| Exercise task |
Copy out the lines that include the word "finishes".

| Data shown |
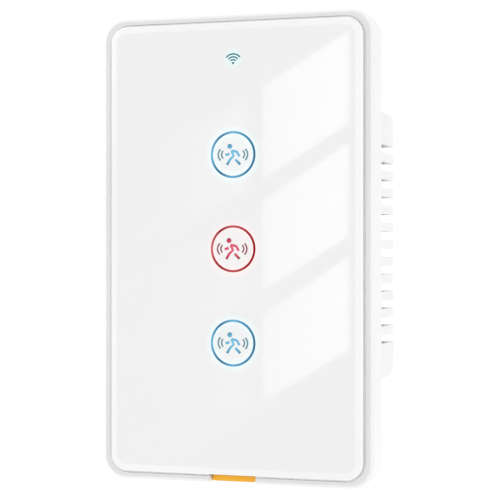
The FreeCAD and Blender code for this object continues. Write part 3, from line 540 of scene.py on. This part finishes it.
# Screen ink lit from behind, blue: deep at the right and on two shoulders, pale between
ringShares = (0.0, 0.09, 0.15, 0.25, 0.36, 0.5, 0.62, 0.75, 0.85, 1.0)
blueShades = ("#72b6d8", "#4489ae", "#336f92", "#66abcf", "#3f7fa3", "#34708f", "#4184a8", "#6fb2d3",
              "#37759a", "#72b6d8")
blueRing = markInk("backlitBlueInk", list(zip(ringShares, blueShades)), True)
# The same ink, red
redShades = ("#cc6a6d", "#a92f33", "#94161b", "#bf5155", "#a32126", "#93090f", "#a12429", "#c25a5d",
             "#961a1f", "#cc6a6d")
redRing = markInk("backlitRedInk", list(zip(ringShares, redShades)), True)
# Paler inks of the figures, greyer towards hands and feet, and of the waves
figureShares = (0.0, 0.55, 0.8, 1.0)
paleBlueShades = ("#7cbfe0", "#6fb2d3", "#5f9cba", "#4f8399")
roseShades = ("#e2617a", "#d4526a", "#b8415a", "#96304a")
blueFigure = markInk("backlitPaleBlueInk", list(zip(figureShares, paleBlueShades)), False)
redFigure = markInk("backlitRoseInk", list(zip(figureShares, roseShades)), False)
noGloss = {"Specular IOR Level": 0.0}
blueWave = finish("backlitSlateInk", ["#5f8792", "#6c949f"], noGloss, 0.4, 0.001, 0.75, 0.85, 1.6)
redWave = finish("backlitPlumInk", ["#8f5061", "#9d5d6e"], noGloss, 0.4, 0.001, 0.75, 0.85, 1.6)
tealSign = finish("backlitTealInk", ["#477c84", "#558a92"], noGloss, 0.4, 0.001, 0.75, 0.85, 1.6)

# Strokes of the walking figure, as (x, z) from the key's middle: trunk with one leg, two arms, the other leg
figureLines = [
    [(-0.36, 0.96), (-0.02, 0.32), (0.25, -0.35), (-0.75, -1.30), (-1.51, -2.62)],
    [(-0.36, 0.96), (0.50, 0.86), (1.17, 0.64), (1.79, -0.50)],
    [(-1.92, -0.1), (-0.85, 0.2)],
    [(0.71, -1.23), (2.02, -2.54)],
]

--

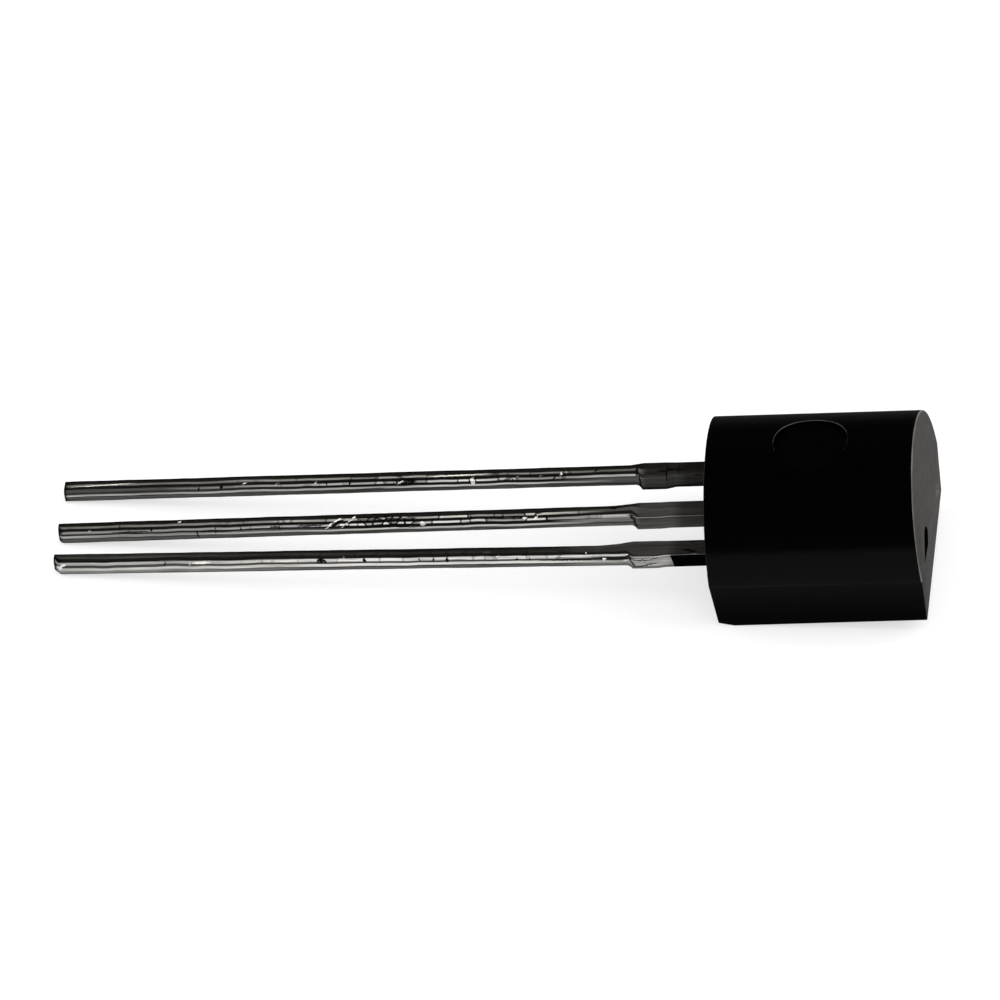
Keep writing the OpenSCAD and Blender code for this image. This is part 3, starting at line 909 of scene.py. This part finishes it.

| The result |
The FreeCAD and Blender code for this object continues. Write part 3, from line 540 of scene.py on. This part finishes it.
Keep writing the OpenSCAD and Blender code for this image. This is part 3, starting at line 909 of scene.py. This part finishes it.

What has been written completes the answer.